- _TASK OBJECTIVE_: Print the listing below from its opening line through the line holding "return ramp", both ends included.

- _DATA SECTION_:
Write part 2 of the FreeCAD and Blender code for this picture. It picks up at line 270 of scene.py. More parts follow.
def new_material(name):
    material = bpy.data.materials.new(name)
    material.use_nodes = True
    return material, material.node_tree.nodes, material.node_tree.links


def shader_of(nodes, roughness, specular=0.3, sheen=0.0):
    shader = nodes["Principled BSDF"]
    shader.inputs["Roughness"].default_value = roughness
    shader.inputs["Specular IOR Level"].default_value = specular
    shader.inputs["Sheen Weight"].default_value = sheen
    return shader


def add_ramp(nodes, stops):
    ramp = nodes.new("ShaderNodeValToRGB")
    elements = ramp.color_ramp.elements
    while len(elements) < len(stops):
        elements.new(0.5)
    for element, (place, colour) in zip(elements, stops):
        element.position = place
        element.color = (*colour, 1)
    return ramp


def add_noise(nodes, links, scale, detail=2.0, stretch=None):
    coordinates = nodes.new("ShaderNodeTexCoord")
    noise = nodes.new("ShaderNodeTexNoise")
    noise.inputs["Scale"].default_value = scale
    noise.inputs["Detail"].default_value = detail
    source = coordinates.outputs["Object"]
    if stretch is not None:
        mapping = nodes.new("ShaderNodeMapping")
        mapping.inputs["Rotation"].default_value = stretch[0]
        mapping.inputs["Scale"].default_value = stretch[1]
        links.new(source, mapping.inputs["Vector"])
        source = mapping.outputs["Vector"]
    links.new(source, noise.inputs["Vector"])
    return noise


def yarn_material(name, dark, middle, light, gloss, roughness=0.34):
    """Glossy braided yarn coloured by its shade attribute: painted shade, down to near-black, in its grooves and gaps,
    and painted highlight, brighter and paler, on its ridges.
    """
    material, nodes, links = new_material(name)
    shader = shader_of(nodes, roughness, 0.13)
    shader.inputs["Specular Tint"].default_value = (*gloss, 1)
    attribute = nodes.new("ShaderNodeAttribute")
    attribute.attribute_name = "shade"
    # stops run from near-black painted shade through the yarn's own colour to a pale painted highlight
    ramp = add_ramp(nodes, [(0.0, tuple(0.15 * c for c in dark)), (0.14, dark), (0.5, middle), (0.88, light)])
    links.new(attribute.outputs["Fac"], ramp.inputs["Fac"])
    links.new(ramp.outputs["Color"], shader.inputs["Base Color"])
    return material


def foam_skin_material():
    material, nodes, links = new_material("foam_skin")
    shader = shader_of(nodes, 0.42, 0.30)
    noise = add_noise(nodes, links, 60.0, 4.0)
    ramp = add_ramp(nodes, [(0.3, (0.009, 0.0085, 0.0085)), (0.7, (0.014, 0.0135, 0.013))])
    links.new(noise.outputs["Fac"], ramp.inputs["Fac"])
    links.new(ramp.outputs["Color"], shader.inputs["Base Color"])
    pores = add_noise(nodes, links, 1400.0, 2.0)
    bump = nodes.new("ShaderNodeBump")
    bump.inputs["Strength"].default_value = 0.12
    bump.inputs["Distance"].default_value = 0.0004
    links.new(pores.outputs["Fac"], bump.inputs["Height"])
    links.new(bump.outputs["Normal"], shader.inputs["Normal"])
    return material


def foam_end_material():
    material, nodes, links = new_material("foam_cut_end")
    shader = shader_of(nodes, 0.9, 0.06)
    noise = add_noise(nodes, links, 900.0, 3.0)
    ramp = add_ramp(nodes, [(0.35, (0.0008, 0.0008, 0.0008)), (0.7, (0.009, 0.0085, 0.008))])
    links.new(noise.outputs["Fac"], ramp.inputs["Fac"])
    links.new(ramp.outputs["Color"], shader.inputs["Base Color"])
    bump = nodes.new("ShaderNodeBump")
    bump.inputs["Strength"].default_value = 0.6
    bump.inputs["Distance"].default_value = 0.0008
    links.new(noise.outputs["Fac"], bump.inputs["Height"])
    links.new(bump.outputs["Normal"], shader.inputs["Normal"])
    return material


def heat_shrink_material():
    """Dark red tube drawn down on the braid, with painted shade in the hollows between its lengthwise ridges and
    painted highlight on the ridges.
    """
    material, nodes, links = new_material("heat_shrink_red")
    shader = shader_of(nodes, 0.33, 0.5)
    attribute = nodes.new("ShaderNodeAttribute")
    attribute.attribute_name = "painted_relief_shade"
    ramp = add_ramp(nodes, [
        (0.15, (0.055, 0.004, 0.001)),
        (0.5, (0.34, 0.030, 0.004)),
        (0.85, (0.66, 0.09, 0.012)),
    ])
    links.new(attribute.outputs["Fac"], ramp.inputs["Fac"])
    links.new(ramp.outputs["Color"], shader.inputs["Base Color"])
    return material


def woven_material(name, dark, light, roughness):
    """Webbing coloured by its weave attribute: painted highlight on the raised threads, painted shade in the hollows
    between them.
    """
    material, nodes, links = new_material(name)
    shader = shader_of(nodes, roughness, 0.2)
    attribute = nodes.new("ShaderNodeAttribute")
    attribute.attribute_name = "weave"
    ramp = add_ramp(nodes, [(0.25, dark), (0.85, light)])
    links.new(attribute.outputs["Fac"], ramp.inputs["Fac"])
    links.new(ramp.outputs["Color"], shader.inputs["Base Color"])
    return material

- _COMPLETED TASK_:
Write part 2 of the FreeCAD and Blender code for this picture. It picks up at line 270 of scene.py. More parts follow.
def new_material(name):
    material = bpy.data.materials.new(name)
    material.use_nodes = True
    return material, material.node_tree.nodes, material.node_tree.links


def shader_of(nodes, roughness, specular=0.3, sheen=0.0):
    shader = nodes["Principled BSDF"]
    shader.inputs["Roughness"].default_value = roughness
    shader.inputs["Specular IOR Level"].default_value = specular
    shader.inputs["Sheen Weight"].default_value = sheen
    return shader


def add_ramp(nodes, stops):
    ramp = nodes.new("ShaderNodeValToRGB")
    elements = ramp.color_ramp.elements
    while len(elements) < len(stops):
        elements.new(0.5)
    for element, (place, colour) in zip(elements, stops):
        element.position = place
        element.color = (*colour, 1)
    return ramp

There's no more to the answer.